The Sy-led SM Group will launch a P5.5-billion tender offer starting next week to buy out minority stockholders of logistics giant 2GO Group Inc. at a valuation that was double its price from just a week ago.
In a stock exchange filing on Monday, the family conglomerate SM Investments Corp. priced the tender offer at P14.64 per share, which was based on a fairness valuation report by BPI Capital Corp.
The offer for 15.4 percent stake held by the minority will run from March 15 to April 28 this year, it added.
This was in line with the SM Group’s plan to take 2GO private two years after it gained control of the company following the purchase ofthe shares of Davao-based businessman Dennis A. Uy’s Chelsea Logistics and Infrastructure Holdings Corp.
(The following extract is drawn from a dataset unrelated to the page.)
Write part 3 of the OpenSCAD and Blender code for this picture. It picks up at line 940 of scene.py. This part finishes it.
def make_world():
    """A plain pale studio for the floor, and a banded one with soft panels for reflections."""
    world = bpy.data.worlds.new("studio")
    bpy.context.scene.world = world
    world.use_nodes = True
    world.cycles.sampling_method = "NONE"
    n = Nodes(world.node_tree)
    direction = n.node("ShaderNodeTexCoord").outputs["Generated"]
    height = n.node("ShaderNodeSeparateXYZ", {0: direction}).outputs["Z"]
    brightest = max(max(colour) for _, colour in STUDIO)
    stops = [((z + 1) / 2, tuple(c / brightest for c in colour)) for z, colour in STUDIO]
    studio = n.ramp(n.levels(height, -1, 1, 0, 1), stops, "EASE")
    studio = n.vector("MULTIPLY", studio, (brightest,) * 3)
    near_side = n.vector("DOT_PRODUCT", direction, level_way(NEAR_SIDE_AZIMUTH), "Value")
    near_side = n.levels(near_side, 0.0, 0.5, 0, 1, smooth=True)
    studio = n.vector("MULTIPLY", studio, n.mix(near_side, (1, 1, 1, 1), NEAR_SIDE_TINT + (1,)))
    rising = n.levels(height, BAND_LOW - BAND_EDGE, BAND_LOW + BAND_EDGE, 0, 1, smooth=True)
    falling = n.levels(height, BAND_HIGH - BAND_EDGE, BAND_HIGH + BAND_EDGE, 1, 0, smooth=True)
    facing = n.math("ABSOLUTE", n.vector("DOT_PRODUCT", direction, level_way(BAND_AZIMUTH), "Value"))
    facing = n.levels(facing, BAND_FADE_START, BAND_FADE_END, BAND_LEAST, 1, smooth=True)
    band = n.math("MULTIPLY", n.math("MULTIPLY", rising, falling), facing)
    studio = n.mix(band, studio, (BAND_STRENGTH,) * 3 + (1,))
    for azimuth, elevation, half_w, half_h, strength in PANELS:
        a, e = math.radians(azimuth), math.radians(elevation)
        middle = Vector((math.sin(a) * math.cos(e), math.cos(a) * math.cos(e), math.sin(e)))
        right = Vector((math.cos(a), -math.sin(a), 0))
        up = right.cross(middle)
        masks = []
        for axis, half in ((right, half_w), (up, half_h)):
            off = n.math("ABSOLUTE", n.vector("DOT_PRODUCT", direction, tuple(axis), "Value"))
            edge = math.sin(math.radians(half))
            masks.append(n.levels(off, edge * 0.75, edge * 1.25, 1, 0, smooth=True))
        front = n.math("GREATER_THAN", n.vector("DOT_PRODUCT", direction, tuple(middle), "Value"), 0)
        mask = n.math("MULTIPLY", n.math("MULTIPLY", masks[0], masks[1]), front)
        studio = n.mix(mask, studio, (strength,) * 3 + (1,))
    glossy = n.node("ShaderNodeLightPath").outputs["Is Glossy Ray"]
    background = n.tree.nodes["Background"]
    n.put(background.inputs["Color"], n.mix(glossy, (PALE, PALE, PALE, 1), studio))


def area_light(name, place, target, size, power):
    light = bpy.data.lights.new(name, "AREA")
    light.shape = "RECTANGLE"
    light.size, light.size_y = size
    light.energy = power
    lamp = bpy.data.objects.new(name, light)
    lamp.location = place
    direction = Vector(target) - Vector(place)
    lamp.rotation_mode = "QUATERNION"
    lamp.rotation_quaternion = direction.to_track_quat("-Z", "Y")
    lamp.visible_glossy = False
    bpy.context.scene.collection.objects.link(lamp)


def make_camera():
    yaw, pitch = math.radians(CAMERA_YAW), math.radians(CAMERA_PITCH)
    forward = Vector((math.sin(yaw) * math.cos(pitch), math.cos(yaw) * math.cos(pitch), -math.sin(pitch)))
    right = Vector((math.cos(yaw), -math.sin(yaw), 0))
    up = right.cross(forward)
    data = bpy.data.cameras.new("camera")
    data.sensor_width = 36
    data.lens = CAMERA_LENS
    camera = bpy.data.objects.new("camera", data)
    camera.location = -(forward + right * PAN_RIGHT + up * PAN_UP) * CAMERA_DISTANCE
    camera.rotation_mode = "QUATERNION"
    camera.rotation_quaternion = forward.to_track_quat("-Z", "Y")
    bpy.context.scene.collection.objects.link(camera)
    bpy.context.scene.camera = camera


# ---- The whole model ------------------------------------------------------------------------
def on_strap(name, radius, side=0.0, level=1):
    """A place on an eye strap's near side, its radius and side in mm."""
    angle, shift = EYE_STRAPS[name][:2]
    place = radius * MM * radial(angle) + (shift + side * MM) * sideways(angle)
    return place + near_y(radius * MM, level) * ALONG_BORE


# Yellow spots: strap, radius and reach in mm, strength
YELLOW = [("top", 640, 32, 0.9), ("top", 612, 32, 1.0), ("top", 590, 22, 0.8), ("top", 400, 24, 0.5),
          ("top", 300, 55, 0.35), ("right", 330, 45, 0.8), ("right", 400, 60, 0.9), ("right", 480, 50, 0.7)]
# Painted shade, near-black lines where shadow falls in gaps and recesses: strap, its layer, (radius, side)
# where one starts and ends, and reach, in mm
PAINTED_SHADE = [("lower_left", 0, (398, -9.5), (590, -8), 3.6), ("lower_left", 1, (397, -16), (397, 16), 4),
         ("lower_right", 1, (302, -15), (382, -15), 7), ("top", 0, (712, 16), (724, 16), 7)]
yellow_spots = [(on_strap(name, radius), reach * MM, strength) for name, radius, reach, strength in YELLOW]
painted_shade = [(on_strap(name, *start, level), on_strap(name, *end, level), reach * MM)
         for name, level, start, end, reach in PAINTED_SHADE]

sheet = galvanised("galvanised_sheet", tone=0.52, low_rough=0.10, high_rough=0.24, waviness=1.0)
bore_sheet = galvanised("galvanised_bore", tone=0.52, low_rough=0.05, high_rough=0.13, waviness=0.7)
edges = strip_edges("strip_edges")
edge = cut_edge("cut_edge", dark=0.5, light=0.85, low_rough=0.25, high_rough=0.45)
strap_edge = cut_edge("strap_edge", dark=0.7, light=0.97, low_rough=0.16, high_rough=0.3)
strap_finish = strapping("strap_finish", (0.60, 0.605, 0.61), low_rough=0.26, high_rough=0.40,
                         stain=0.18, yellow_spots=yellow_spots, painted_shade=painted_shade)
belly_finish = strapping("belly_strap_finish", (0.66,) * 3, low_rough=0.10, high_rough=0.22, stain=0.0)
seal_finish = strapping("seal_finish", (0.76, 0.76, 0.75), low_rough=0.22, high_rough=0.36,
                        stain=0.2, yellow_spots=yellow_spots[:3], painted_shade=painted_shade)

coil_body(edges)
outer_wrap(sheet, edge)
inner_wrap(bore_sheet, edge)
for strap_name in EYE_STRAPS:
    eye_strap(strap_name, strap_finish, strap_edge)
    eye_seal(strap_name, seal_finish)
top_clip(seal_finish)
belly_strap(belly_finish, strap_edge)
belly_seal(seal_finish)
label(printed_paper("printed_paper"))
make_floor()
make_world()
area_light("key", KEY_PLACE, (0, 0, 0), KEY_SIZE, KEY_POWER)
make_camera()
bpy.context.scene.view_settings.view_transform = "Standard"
SM Investments is paying a nearly 90-percent premium over the cargo and passenger shipping, distribution and courier services company’s share price before the tender offer was announced last Feb. 28.
The valuation was also 72 percent higher than the P8.50 per share price it paid to Uy’s Chelsea Logistics in 2021.
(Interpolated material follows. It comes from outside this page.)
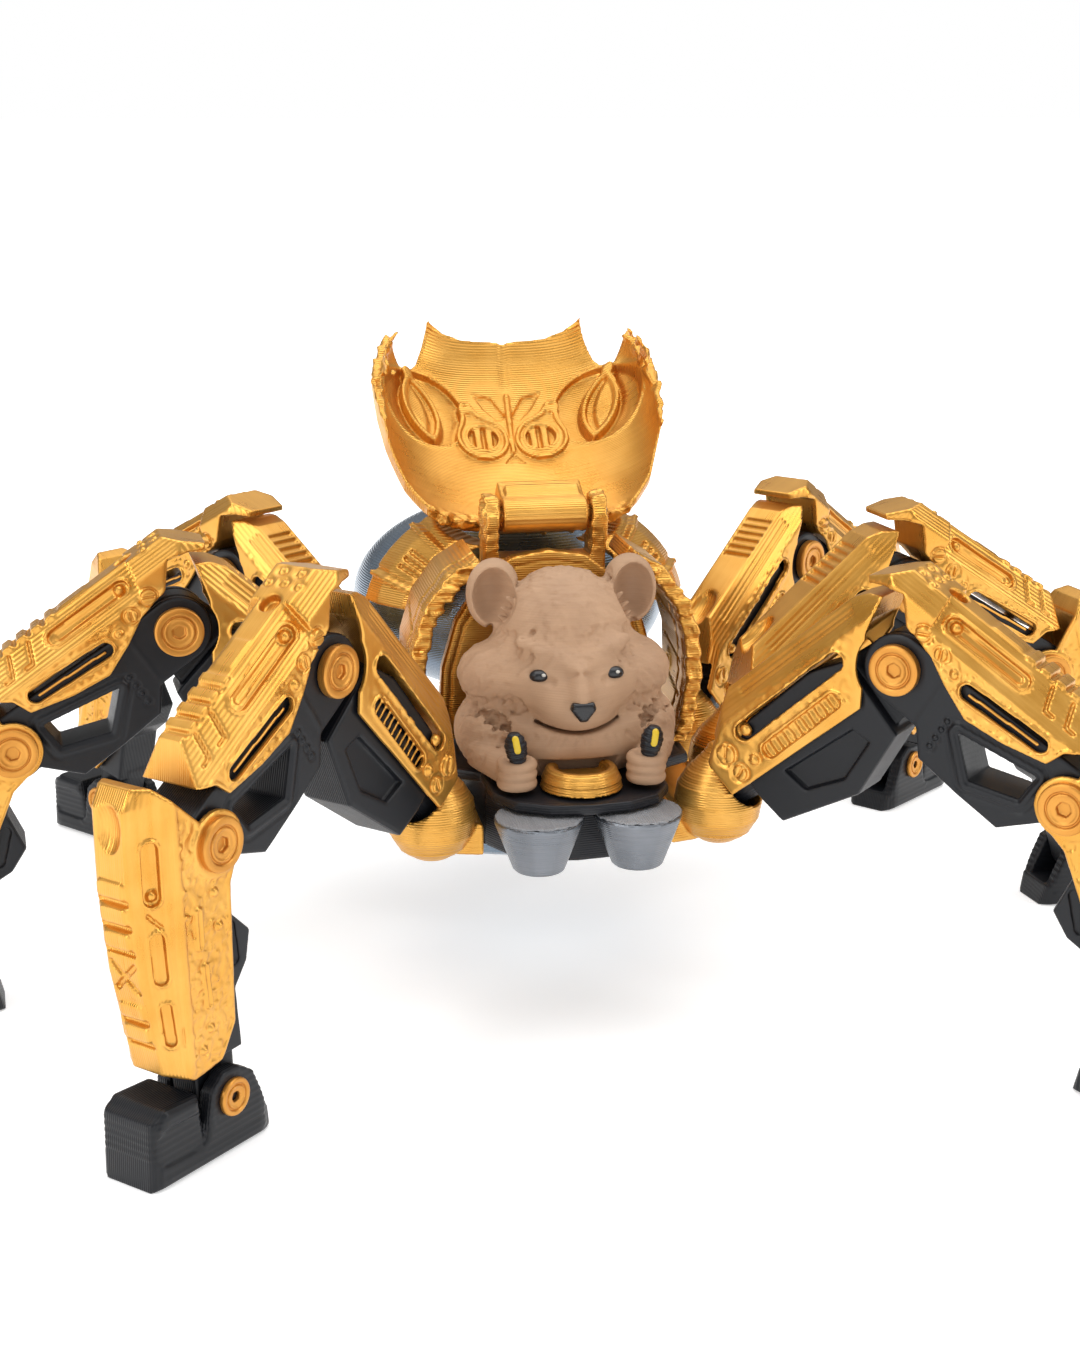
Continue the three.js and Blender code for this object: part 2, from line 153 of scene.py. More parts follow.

While the premium was steep, the deal was relatively small for the SM Group, a real estate, banking and retail giant whose shares on the Philippine Stock Exchange were valued at about P1.1 trillion as of Monday.
Adrian Yu, head of institutional sales at stockbrokerage house COL Financial Group, said the SM Group’s offer was generous considering it was based on 120 times earnings from the previous year.
“From a valuations perspective, it’s quite expensive so hopefully if they privatize it, maybe they will have more related party transactions with the SM group which could increase its profitability,” Yu told the Inquirer.
2GO shares, which had started to rise even before the tender offer announcement, went under voluntary trading suspension on Monday “to allow the investing public equal access to and consideration of this information.”
The suspension will be lifted today on March 7, the company said in a stock exchange filing.
Despite its focus on its core segments, the SM Group makes smaller strategic bets on other sectors such as mining, power and logistics.
“We believe that there should be some [2GO] synergies with the SM Group that are yet to be fully priced in its earnings,” Yu said.
2GO, which was once owned by the Aboitiz Group before it exited the business over a decade ago, recorded turnaround profits of P312 million last year.
Revenues during the period rose 25 percent to P19.3 billion as business recovered following the removal of most pandemic restrictions.
Shareholders of 2GO will ratify the company’s voluntary delisting from the PSE during its annual stockholders’ meeting on April 18 this year, a stock exchange filing showed.